After the war, he remained an advocate for civil rights, and in 1865, when the American Anti-Slavery Society considered disbanding because slavery had at last been outlawed, Douglass asserted, “Slavery is not abolished until the black man has the ballot.”

In a pair of Atlantic articles in 1866 and ’67, Douglass addressed members of the 39th session of Congress, urging them to give black Americans the right to vote. Three years later, the Fifteenth Amendment, prohibiting voter discrimination on the basis of race or color, would be passed by the 40th Congress.

—Sage Stossel
A portrait of Frederick Douglass made in 1876, the same year the former slave would help unveil the Freedmen’s Monument in Washington, D.C. (George Kendall Warren/National Portrait Gallery)

Whether the tremendous war so heroically fought and so victoriously ended shall pass into history a miserable failure, barren of permanent results … or whether, on the other hand, we shall, as the rightful reward of victory over treason, have a solid nation, entirely delivered from all contradictions and social antagonisms, based upon loyalty, liberty, and equality, must be determined one way or the other by the present session of Congress …

The arm of the Federal government is long, but it is far too short to protect the rights of individuals in the interior of distant States. They must have the power to protect themselves, or they will go unprotected, spite of all the laws the Federal government can put upon the national statute-book.

Slavery, like all other great systems of wrong, founded in the depths of human selfishness, and existing for ages, has not neglected its own conservation. It has steadily exerted an influence upon all around it favorable to its own continuance. And to-day it is so strong that it could exist, not only without law, but even against law. Custom, manners, morals, religion, are all on its side everywhere in the South; and when you add the ignorance and servility of the ex-slave to the intelligence and accustomed authority of the master, you have the conditions, not out of which slavery will again grow, but under which it is impossible for the Federal government to wholly destroy it, unless the Federal government be armed with despotic power, to blot out State authority, and to station a Federal officer at every cross-road. This, of course, cannot be done, and ought not even if it could. The true way and the easiest way is to make our government entirely consistent with itself, and give to every loyal citizen the elective franchise,—a right and power which will be ever present, and will form a wall of fire for his protection …

[The people] demand such a reconstruction as shall put an end to the present anarchical state of things in the late rebellious States,—where frightful murders and wholesale massacres are perpetrated in the very presence of Federal soldiers. This horrible business they require shall cease. They want a reconstruction such as will protect loyal men, black and white, in their persons and property; such a one as will cause Northern industry, Northern capital, and Northern civilization to flow into the South, and make a man from New England as much at home in Carolina as elsewhere in the Republic. No Chinese wall can now be tolerated. The South must be opened to the light of law and liberty, and this session of Congress is relied upon to accomplish this important work …

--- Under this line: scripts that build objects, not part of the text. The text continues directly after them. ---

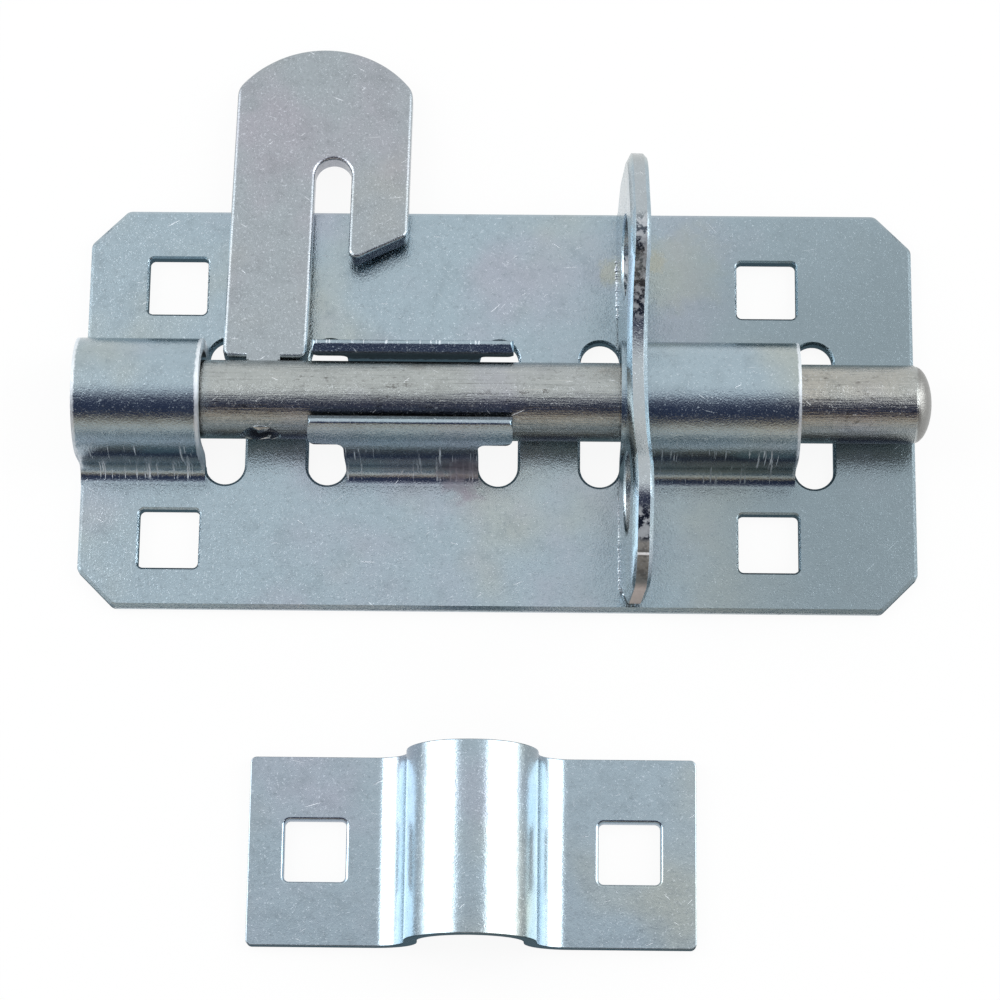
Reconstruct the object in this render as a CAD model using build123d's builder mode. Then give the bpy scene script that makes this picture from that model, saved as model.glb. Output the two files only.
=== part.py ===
"""Padbolt with its keeper: pressed sheet body, round bolt, riveted hook handle, padlock plate.

Frame: millimetres. X runs along the bolt with its nose at +X, and +Z points away from the
door. The origin is the centre of the body's four fixing holes, on the back of the sheet, so
the bolt's axis lies over Y = 0.
"""
import os
from math import cos, radians, sin, sqrt

from build123d import *

os.makedirs("parts", exist_ok=True)

# Body sheet
sheet = 2.0                 # thickness
plate_l = 128.0             # length along the bolt
plate_up = 32.7             # from the bolt's line to the upper edge
plate_down = 31.0           # from the bolt's line to the lower edge
corner_cut = 5.6            # 45 degree cut at each corner
corner_round = 1.4          # rounding at both ends of each cut
press_edge = 0.5            # eased front edge left by the punch

# Square holes for M8 coach bolts
square = 9.2
square_round = 0.8
square_edge = 0.3           # eased front edge of each square hole
hole_pitch_x = 91.6
hole_pitch_y = 40.6
left_margin = 13.8          # from the sheet's left end to the first pair of holes

# Bolt
rod_d = 12.0
rod_gap = 0.3               # running gap between the bolt and the sheet
rod_inset = 0.8             # the tail stays this far inside the sheet's left end
nose_over = 1.8             # the nose stands this far past the sheet's right end
nose_l = 2.75               # length of the dome
nose_step = 0.15            # turned shoulder where the dome starts
tail_cut = 0.6              # chamfer at the tail

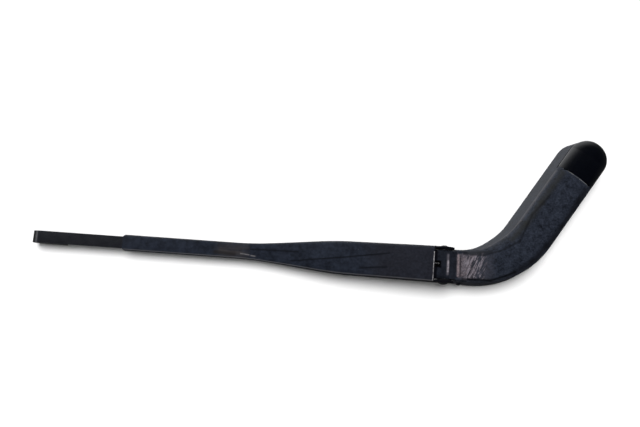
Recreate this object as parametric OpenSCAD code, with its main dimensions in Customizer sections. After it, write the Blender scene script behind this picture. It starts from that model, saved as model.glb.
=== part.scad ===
// Rear wiper arm with a cranked cast head, a folded channel, a flat hook bar
// and a tension spring that acts past the hinge through a C-shaped link.
// Frame: origin on the spindle axis at the base plane, +Z up along the
// spindle, the arm lies along -X at a constant Y. Millimetres.

/* [Layout] */
// Distance along X from the spindle to the arm's hinge
hinge_x = 105; // [100:1:115]
// Distance along Y from the spindle to the arm's centreline
arm_y = 87.5; // [84:0.5:95]
// Height of the hinge axis above the base plane
hinge_z = 17; // [16:0.25:19]
// Angle between the arm and the head's spindle leg
leg_angle = 57; // [52:1:60]
// Radius of the head's bend, on its centreline
bend_r = 58; // [50:1:62]

/* [Mounting head] */
// Width of the head at shoulder height near the hinge
head_w_hinge = 23.2; // [22.6:0.1:24]
// Width of the head at shoulder height along the spindle leg
head_w_leg = 28.8; // [27.6:0.1:30.5]
// Height of the top face near the hinge
head_top_hinge = 23.6; // [23:0.1:24]
// Height of the top face along the spindle leg
head_top_leg = 26.4; // [25.8:0.1:28]
// Rise of the crown in the middle of the top face
crown_rise = 0.6; // [0.3:0.1:1]
// Width of the sloping shoulder beside the top face, in plan
shoulder_w = 5.4; // [4.5:0.1:6]
// Height of the sloping shoulder
shoulder_h = 4.4; // [3.8:0.1:4.8]
// How round the shoulder is, from 0 (a plain chamfer) to 1 (a quarter ellipse)
shoulder_round = 0.45; // [0.3:0.05:0.8]
// Draft of the side walls, in degrees
wall_draft = 6.8; // [5.8:0.2:7.8]
// Thickness of the side walls
head_wall = 2.8; // [2.4:0.1:3.2]
// Thickness of the roof
roof_t = 3.2; // [2.6:0.1:4]
// Height of the rim at the hinge end, where the underside rises
rim_rise = 7; // [5:0.5:8]
// Length over which the rim comes down to the base plane
rim_run = 40; // [32:1:48]
// Gap between the hinge ears and the head's front face
front_gap = 0.9; // [0.8:0.1:1.4]
// Thickness of the ribs in the underside
rib_t = 1.8; // [1.4:0.1:2.4]
// Depth of the ribs below the roof
rib_depth = 7; // [4:0.5:10]

/* [Spindle seat] */
// Diameter of the pilot bore at the foot of the spindle boss
pilot_d = 12.4; // [12:0.1:13]
// Length of the pilot bore
pilot_len = 3; // [2:0.5:4]
// Diameter of the threaded end's hole above the taper
stud_hole_d = 8.2; // [8.1:0.1:8.6]
// Length of the threaded end's hole
stud_hole_len = 4; // [3:0.5:5]
// Outer diameter of the spindle boss
boss_d = 18.6; // [17.4:0.2:19.6]
// Height of the nut seat above the base plane
nut_seat_z = 15; // [14:0.25:15.5]
// Diameter of the raised nut seat
nut_seat_d = 17; // [15:0.5:18]
// Thickness of the deck that carries the boss
deck_t = 3; // [2.4:0.1:4]

/* [Hinge] */
// Diameter of the hinge rivet's shank
rivet_d = 5; // [4.6:0.1:5.2]
// Diameter of the rivet's domed heads
rivet_head_d = 8; // [7:0.2:9]
// Height of the rivet's domed heads
rivet_head_h = 1.5; // [1.2:0.1:1.6]
// Width of the head's knuckle across its two cheeks
knuckle_w = 20.8; // [20:0.1:21.2]
// Radius of the knuckle around the hinge axis
knuckle_r = 7.2; // [6.6:0.1:7.4]
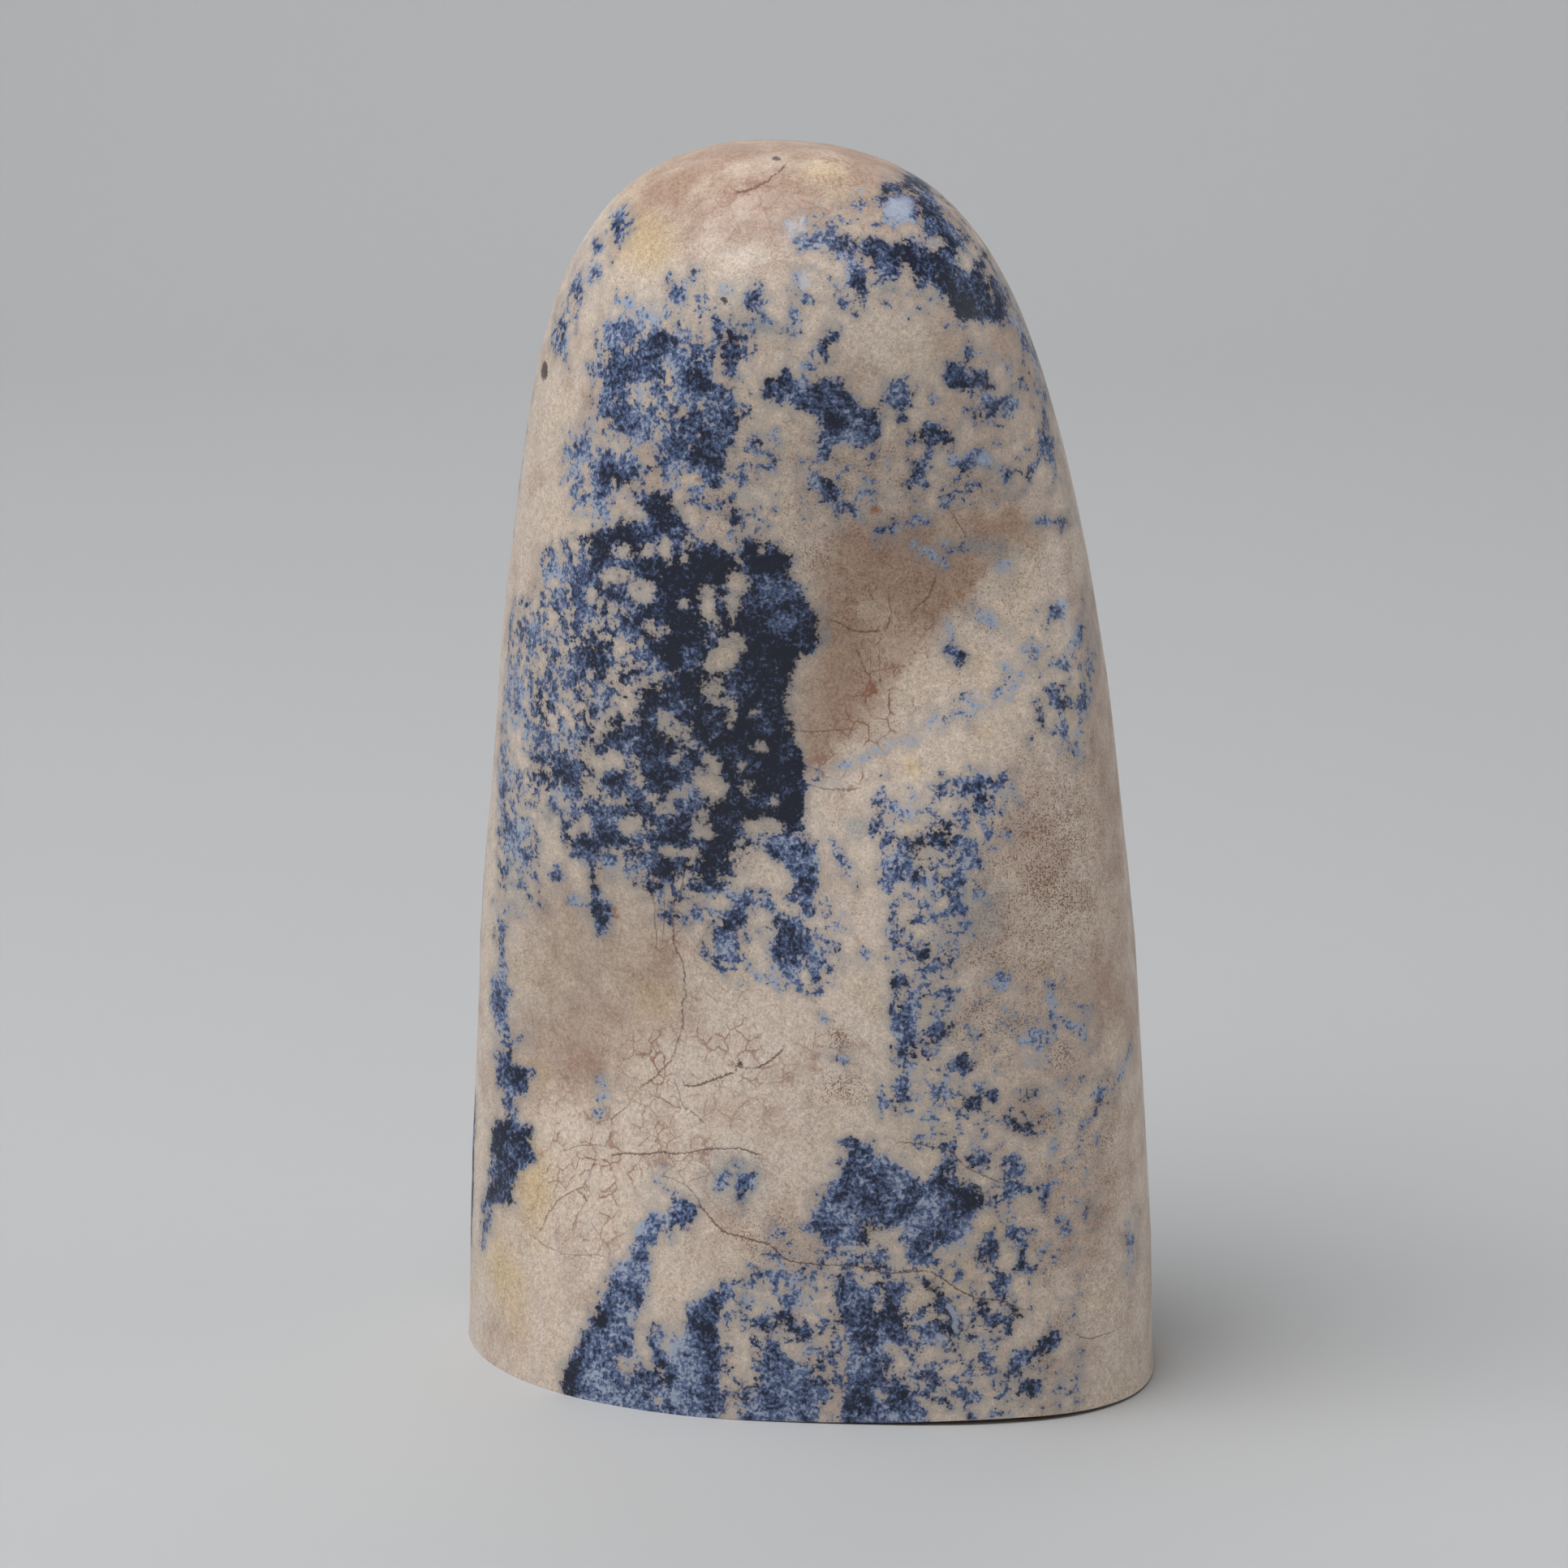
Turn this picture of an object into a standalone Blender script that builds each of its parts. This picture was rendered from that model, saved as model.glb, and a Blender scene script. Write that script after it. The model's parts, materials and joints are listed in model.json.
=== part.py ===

This great measure is sought as earnestly by loyal white men as by loyal blacks, and is needed alike by both. Let sound political prescience but take the place of an unreasoning prejudice, and this will be done …

For better or for worse, (as in some of the old marriage ceremonies,) the negroes are evidently a permanent part of the American population. They are too numerous and useful to be colonized, and too enduring and self-perpetuating to disappear by natural causes. Here they are, four millions of them, and, for weal or for woe, here they must remain. Their history is parallel to that of the country; but while the history of the latter has been cheerful and bright with blessing, theirs has been heavy and dark with agonies and curses … They now stand before Congress and the country, not complaining of the past, but simply asking for a better future … It is true that they came to the relief of the country at the hour of its extremest need. It is true that, in many of the rebellious States, they were almost the only reliable friends the nation had throughout the whole tremendous war. It is true that, notwithstanding their alleged ignorance, they were wiser than their masters, and knew enough to be loyal, while those masters only knew enough to be rebels and traitors. It is true that they fought side by side in the loyal cause with our gallant and patriotic white soldiers, and that, but for their help,—divided as the loyal States were,—the Rebels might have succeeded in breaking up the Union, thereby entailing border wars and troubles of unknown duration and incalculable calamity. All this and more is true of these loyal negroes … These facts speak to the better dispositions of the human heart; but they seem of little weight with the opponents of impartial suffrage.